As a triathlon coach I have been reviewing nearly 100 athlete workouts week in and week out. Recently I sent a note out to our athletes with the subject of: "What do I do different?" Throughout my various athletic careers I've seen a few recurring traits in successful endurance athletes. Here is my attempt to highlight a few of the most important.
#1 Tuning into your body. All high-level athletes are tuned into their bodies to an incredible degree. I have learned to gauge my overall fatigue, tiredness, soreness, etc and modify or skip workouts based on this feedback. When you race long races like IMs it is absolutely essential to listen to what your body is telling you about pacing and nutrition.
In practice what this means is that I probably skipped workouts more frequently than some of you. This is probably not the advice you expect from your coach, but there are definitely times when you will progress more fitness-wise by skipping or cutting back a scheduled workout. Consistency is still essential, but as long as it doesn't become routine, don't feel it is 100% necessary to do absolutely every workout as written. Just give us good feedback as to why you might have to miss a workout because if you are getting run down it will change how we write workouts as opposed to: the kids were sick and I just didn't have the time to do a workout. The flip side to this is if I am feeling great during a workout I may tack on a few extra intervals or go a couple more miles.
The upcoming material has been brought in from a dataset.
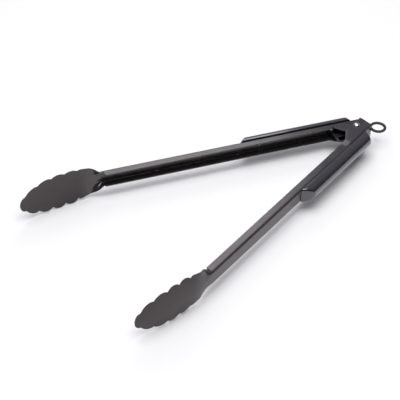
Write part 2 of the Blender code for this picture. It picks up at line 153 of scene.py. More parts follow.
def angle(name, description, degrees):
    turn = math.radians(degrees)
    return FloatProperty(name=name, description=description, default=turn, subtype="ANGLE", unit="ROTATION")


class TongsArmSettings(bpy.types.PropertyGroup):
    open_angle: angle("Open angle", "Angle between the two arms at rest", 33.6)
    reach: length("Reach", "Pivot axis to tip", 0.3994)
    sheet: length("Sheet", "Thickness of the folded steel", 0.0012)
    half_height: length("Half height", "Half the channel's outside height", 0.00835)
    channel_depth: length("Channel depth", "Web face to the flanges' free edges", 0.0097)
    bend_radius: length("Bend radius", "Outside radius of the folds", 0.0024)
    web_face: length("Web face", "Centre line to the web's outer face", 0.0133)


class TongsHeadSettings(bpy.types.PropertyGroup):
    lobe_rise: length("Lobe rise", "Height of each scallop over the line between its cusps", 0.0033)
    curl_start: length("Curl start", "Distance from the pivot where the head starts to curl in", 0.294)
    curl_radius: length("Curl radius", "Radius of the curl towards the other head", 0.263)
    dish_start: angle("Dish at neck", "How far the head's edges turn in at the neck", 20)
    dish_end: angle("Dish at tip", "How far the head's edges turn in at the tip", 13)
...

#2 Going really hard and really easy. Quick story here. My freshman year at Augustana we had an Ethiopian runner named Ambo Bati who won multiple national championships. After one big invitational the two of us went on a cooldown toghether. I had a poor race in my mind and took off a bit hard on the cooldown. Within a few minutes Ambo said the pace was too hard and could we slow down?! On the other hand, when we ran intervals he would absolutely destroy me.
Lesson here is that most athletes spend too much time in that middle no-man's land of not really hard, but definitely not easy. As coaches, we counteract this in-part by specifying heart rate and power zones to insure you are at the right intensity. Almost everyone's focus in the last few weeks and coming weeks is hard bike intervals. The new LT intervals are slightly easier than the VO2, but both if they are done right are gut-wrenchingly difficult (LT not so much at first, but by the end of the interval for sure). The flip side is that when you have easy days or easy recoveries bet. sets to make sure they are very easy.
#3 Relentless focus on your weak event. Almost no one comes into this sport an equally good swimmer, biker and runner. For me I had swam and ran competitively for years. In order to meet my goals as a triathlete I had to focus on improvig my riding year after year. I scaled my swimming and running way back as I made tiny incremental gains in my cycling. Bringing my cycling up to the level of my running and swimming was a 5 year process.
#4 The last major difference that I can see is that ever since I can remember I have consistently sought out people who are faster than myself to train with. This has been invaluable to me. I can write the best workouts in the world, but you will never be able to push yourself as hard as doing a group workout. I just got dropped hardcore in last night's roadie group ride and that motivates, rather than discourages me. Your ego/self-image may take a hit, but it is worth it in the long run.
My challenge to you on this front is to identify some different group workouts that you can incorporate into your training. Right now I see too many of you doing the majority -or all- of your workouts alone. Here in B-N we have great group options: Tues night time trials or track workouts. Wed. when the weather gets nice we'll have open water swims. The masters swim team workouts are Mon/Wed. There are various other group rides to choose from.
Adding workouts with people who are faster than you is one of the quickest ways to improve.